Okay. Does the UK not have the requirement of carrying your ID at all times? Or does everyone have multiple forms?


The UK doesn't have a requirement for anyone to carry ID. I've never carried ID.

Most young people will carry photo ID because it's needed to get into a night club, to buy booze and so on. There are policies like "Check 25" enforced in some places which tell staff they ought to refuse to serve people who seem under-25 unless they can prove they're legal to drink (18 in the UK) but (a) I don't drink and (b) I haven't looked young enough for many years now. For this purpose they can use a driving license if they have one, and there are several other acceptable forms of photo ID including some non-government ID.

If you're driving a motor vehicle police can require you to provide proof that you (and thus you'll need ID) are entitled to be driving this vehicle but it's not instant, so if it happened to me I'd put a note in my diary to take my driving license to the police when it's convenient.
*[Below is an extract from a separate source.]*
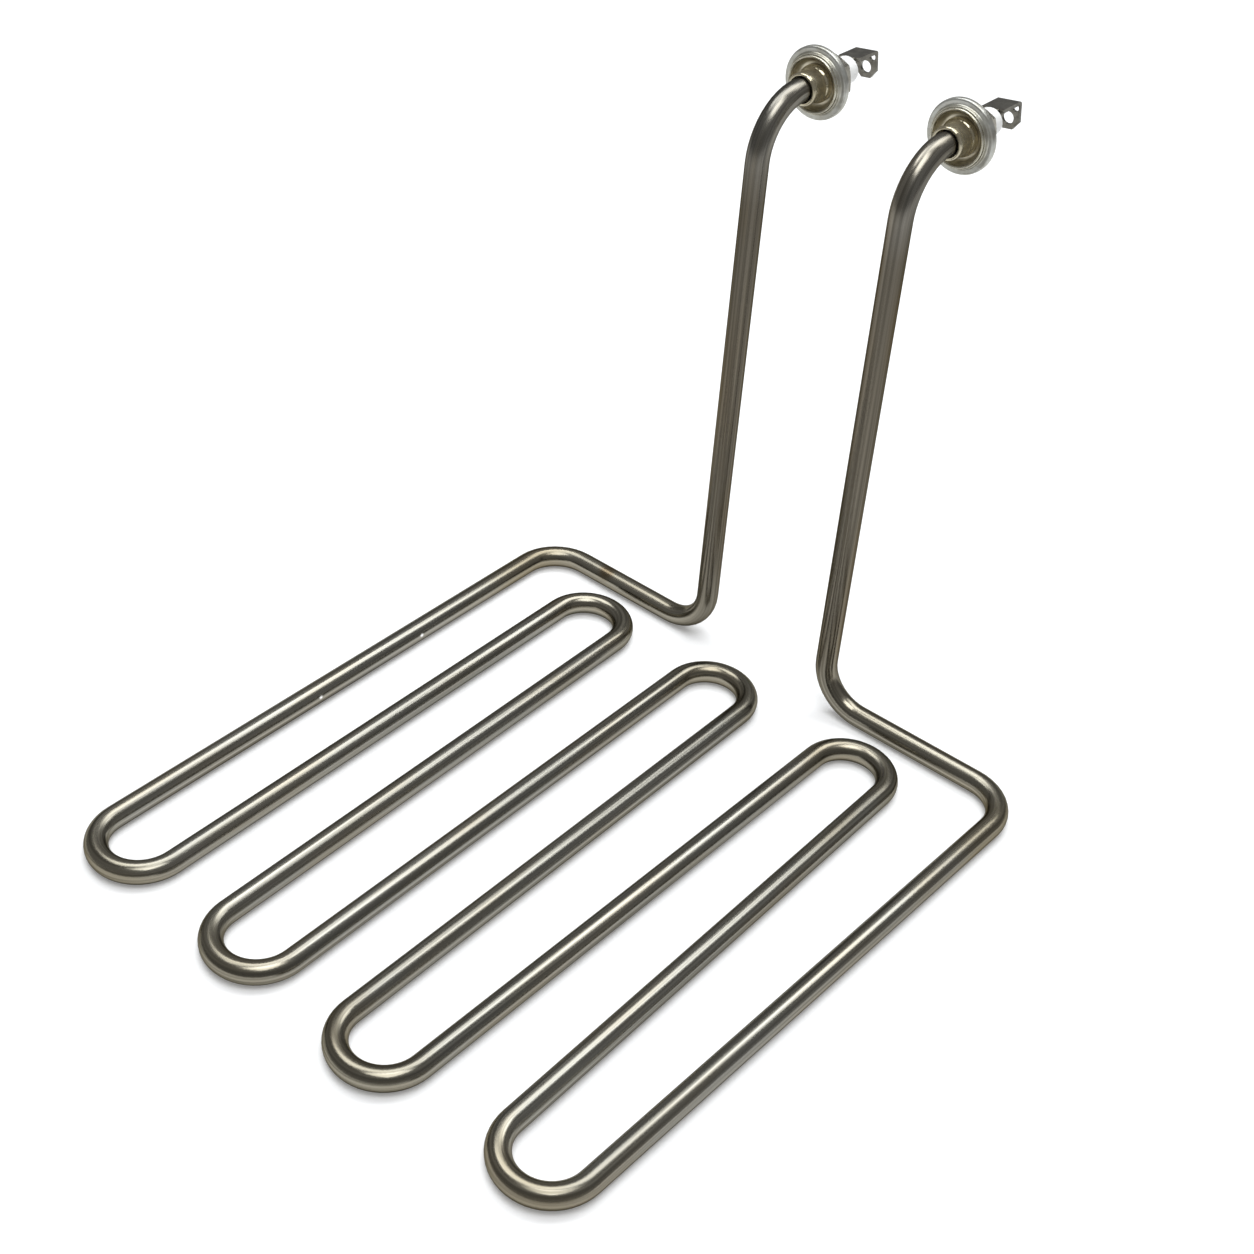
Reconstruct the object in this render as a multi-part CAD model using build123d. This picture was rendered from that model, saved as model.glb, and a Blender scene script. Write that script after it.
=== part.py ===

Historically German occupied countries in the war had mandatory ID and so there's an association in British minds (largely false) between winning WWII and not needing to carry ID. Government has tried various strategies to try to change this but they haven't been successful.

Certain non-citizens have to physically attend somewhere at intervals so that government can keep track of them, a Russian colleague of mine would sometimes be late because she'd spend the morning waiting for her local police to confirm that yup, she was still here, still had a visa authorising her to work here, hadn't gone anywhere else. But since citizens do not carry ID the non-citizens don't need ID the rest of the time anyway although I expect many do carry some out of habit.

Many older British people won't own any photo ID. If you can't or don't drive, and never travel abroad you'd have no practical use for it. I suspect my grandmother (who hadn't driven since WWII) didn't have any ID more recent than a war-era government ID with no photograph.